We dreamt of escaping it. If we had a piggy bank that could store dreams, it would be filled with prayers and hope, and we will be spending hope well. That chapter of our lives elicit emotions that serve as our driving force where we are. We had to say goodbye and give up our lives and our little home for another. The prospect of living abroad was alluring, yet are very hearts think otherwise and are deeply seated to their cradle. Isn’t it true for most of us who are here?

“Leave home, leave the country, leave the familiar. Only then can routine experience- buying bread, eating vegetables, even saying hello-become new all over again.”

-Anthony Doerr

I remember when walking doesn’t use to be a recreation and a calorie-burning activity, it used to be an option and the only one at that and the only google map I knew comes exclusive with getting lost and finding your way back. We grow complacent at times, but if you had go-eff-yourself money in the old country there is nothing much you can do there and now that we are in a place that equally rewards people for the amount of determination and hard work they put in, they tend to think little of the consequence down the road and as many of us would, we take life for granted.

We lived in a cramped apartment, when we first moved here. It was mostly furnished with back-alley and hand-me down pieces of furniture, but more importantly it was furnished with opportunity for a family to grow closer. The rooms were filled with Legos and laughter, and as leaky as the pipes underneath the sink were, our hearts never were. We were penguins walking and hauling grocery bags from Walmart in the dead of winter because we lacked the basic science of taking the bus. We were a Value Village poster family since the malls did not offer anything within our means. None of us were willing to admit this to our families in the Philippines, we are either too proud or too embarrassed, but who can find fault in our silence?  Through it all, we endeavoured to have something tangible, a place to call our own. When the time comes, we become first-time home buyers and that five percent that the banks require of us may be a fraction for them from faces unknown; however, it represents blood, sweat, hope, determination, time, and love for us. You are richer than you think…so they say…but whatever is making you a tad rich is not yours to keep. Be cautious, everyone is trying to get their hands deep in your pocket.

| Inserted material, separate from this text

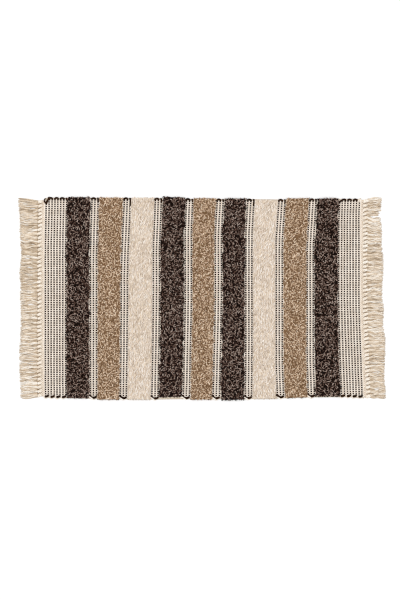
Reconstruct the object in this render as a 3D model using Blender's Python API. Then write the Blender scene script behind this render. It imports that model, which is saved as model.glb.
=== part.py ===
# Bath mat, hand-woven in cotton: a cream plain-weave ground with black picks in
# its flat bands, nine cross bands of tufted pile, and at each end a heading, a
# row of knots and a fringe of warp ends.
#
# Frame: metres. +X runs along the warp (the long side), +Y across the mat,
# +Z up. The origin is the centre of the bounding box's underside, so the mat
# lies on z = 0.

import math
import random

import bmesh
import bpy

MM = 0.001

# ---------------------------------------------------------------- dimensions
HALF_LENGTH = 452.5 * MM          # middle to the longest fringe tip
HALF_WIDTH = 248.0 * MM           # middle to the selvedge of the ground cloth
CLEAR = 0.3 * MM                  # gap that neighbouring solids keep

GROUND_HALF = 391.0 * MM          # middle to where the heading begins
WEB_Z = 1.0 * MM                  # ground left under a black pick
PILE_GROUND_Z = 3.0 * MM          # top of the ground where pile is tufted
PICK_Z = 4.0 * MM                 # top of a cream pick in a flat band

YARN_R = 1.4 * MM                 # black weft yarn
GROOVE = 1.9 * MM                 # half width of the channel it lies in
END_PITCH = 7.13 * MM             # from one black pick to the next, end bands
END_FIRST = 387.3 * MM            # outermost black pick
END_PICKS = 8
BAND_PITCH = 7.4 * MM             # the same in the narrow flat bands
BAND_PICKS = 3

PILE_TOP = 12.0 * MM              # pile height above the floor
PILE_OVER = 1.0 * MM              # how far the pile bulges past the selvedge
PILE_SETBACK = 10.5 * MM          # flat band's middle to the pile's edge
PILE_END = 333.6 * MM             # outer edge of the two outermost piles

HEAD_IN, HEAD_OUT = 391.3 * MM, 398.6 * MM
KNOT_X, KNOT_R, NECK_R = 401.7 * MM, 2.6 * MM, 1.5 * MM
FRINGE_IN = 404.8 * MM
TASSELS = 49
TASSEL_Z = 3.0 * MM

# The narrow flat bands, left to right: middle, and how far the picks of that
# band drift towards +X at the far selvedge and at the near selvedge, with the
# place (as a share of the half width) where that drift begins. The beat-up of
# hand weaving is never quite straight. The first and last rows are the end
# bands.
BANDS = (
    # middle    far   from   near   from
    (-362.0,    2.5,  0.50,   0.5, -0.80),
    (-268.6,    4.2,  0.42,   0.2, -0.50),
    (-192.3,    7.6,  0.22,  -2.5,  0.00),
    (-113.0,    5.0,  0.45,  -3.7,  0.00),
    (-34.2,     3.2,  0.65,  -5.0,  0.05),
    (40.1,      5.0,  0.62,  -5.4,  0.05),
    (115.5,     5.2,  0.62,  -1.0, -0.20),
    (190.6,     7.4,  0.55,   3.5, -0.62),
    (267.1,     7.4,  0.48,   3.2, -0.58),
    (362.0,     0.8,  0.70,   8.2,  0.00),
)
SAG = 4.0 * MM                    # the middle of the mat lies this far towards -Y
PILES = ("brown", "tan", "cream", "brown", "tan", "brown", "cream", "tan", "brown")

# stations along the width where every long piece has a corner, so that
# neighbours bend alike
STATIONS = (-1.0, -0.62, -0.2, 0.25, 0.62, 1.0)

COLOURS = {
    "ground_cotton": (0.80, 0.70, 0.60, 0.92),
    "black_weft": (0.012, 0.010, 0.010, 0.85),
    "brown_pile": (0.055, 0.034, 0.027, 0.95),
    "tan_pile": (0.37, 0.245, 0.150, 0.95),
    "cream_pile": (0.72, 0.60, 0.49, 0.95),
    "fringe_cotton": (0.66, 0.54, 0.40, 0.93),
}


# ------------------------------------------------------------------ geometry
def soft_ramp(s):
    """0 below s = 0, then rising smoothly to about 1 at s = 1."""
    return 0.0 if s <= 0.0 else 1.15 * s * s / (s + 0.15)


def drift_of_band(row, t):
    """Drift of one band's picks at t, the share of the half width."""
    _, far, far_from, near, near_from = row
    up = soft_ramp((t - far_from) / (1.0 - far_from))
    down = soft_ramp((near_from - t) / (near_from + 1.0))
    return (far * up + near * down) * MM


def drift_at_station(x, t):
    """Drift between bands is blended from the bands on either side."""
    xs = [row[0] * MM for row in BANDS]
    if x <= xs[0]:
        return drift_of_band(BANDS[0], t)
    for i in range(len(xs) - 1):
        if x <= xs[i + 1]:
            f = (x - xs[i]) / (xs[i + 1] - xs[i])
            f = f * f * (3.0 - 2.0 * f)
            return (drift_of_band(BANDS[i], t) * (1.0 - f)
                    + drift_of_band(BANDS[i + 1], t) * f)
    return drift_of_band(BANDS[-1], t)


def drift(x, y):
    """How far hand weaving carries the point (x, y) towards +X: straight from
    one station across the mat to the next."""
    t = max(-1.0, min(1.0, y / HALF_WIDTH))
    for a, b in zip(STATIONS, STATIONS[1:]):
        if t <= b:
            f = (t - a) / (b - a)
            return drift_at_station(x, a) * (1.0 - f) + drift_at_station(x, b) * f
    return drift_at_station(x, 1.0)


def warp(x, y):
    """A point of the straight design, moved to where it lies on the mat."""
    u = max(-1.0, min(1.0, x / GROUND_HALF))
    return x + drift(x, y), y + SAG * (u * u - 0.5)


# -------------------------------------------------------------- scene helpers
for old in list(bpy.data.objects):
    bpy.data.objects.remove(old, do_unlink=True)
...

“A house is an investment—not! How you enrich your lives is.”

-Erwin D. Maramat, Erwinism

We all aspire for the best to a fault and to an extent that we sign our lives away to acquire a dream house. Don’t think about a dream house; think about a dream home. A house is not an investment; you are an investment of your house. It is not an asset; the hours you put is as good as how the banks see you as an asset. The paint job may be beautiful, but it is you who would bring the living colors in every room of the house. Never trade the opportunity to experience the beauty of life for the beauty of life according to marketers. Sometimes in our desperation to pay our mortgage, we begin to miss out on the more important things. We turn our workplace into our very lives and our homes into a bed. In a spirit of indulgent irony, our houses becomes far-reaching than those who dwell in them.

“A man travels the world over in search of what he needs and returns home to find it.”

-George Moore

A hundred years from today or even less, that house you are in will be torn down unless history decides to preserve it and no one you know now will be in it so a house is simply where we live, but our homes are the people with whom we share our lives. The vicissitudes of wind and weather that is life is fickle and it flickers as though it were a candle in the breeze, so we ought to value what matters on the top of our list. Our families are our real homes. When we go home to rest our weary bodies, it is a must that we leave stress at work and be our best version with our significant others after all, this is what launches as to face the world again. It is because of them that every room of our houses no matter what the size becomes a universe of happiness.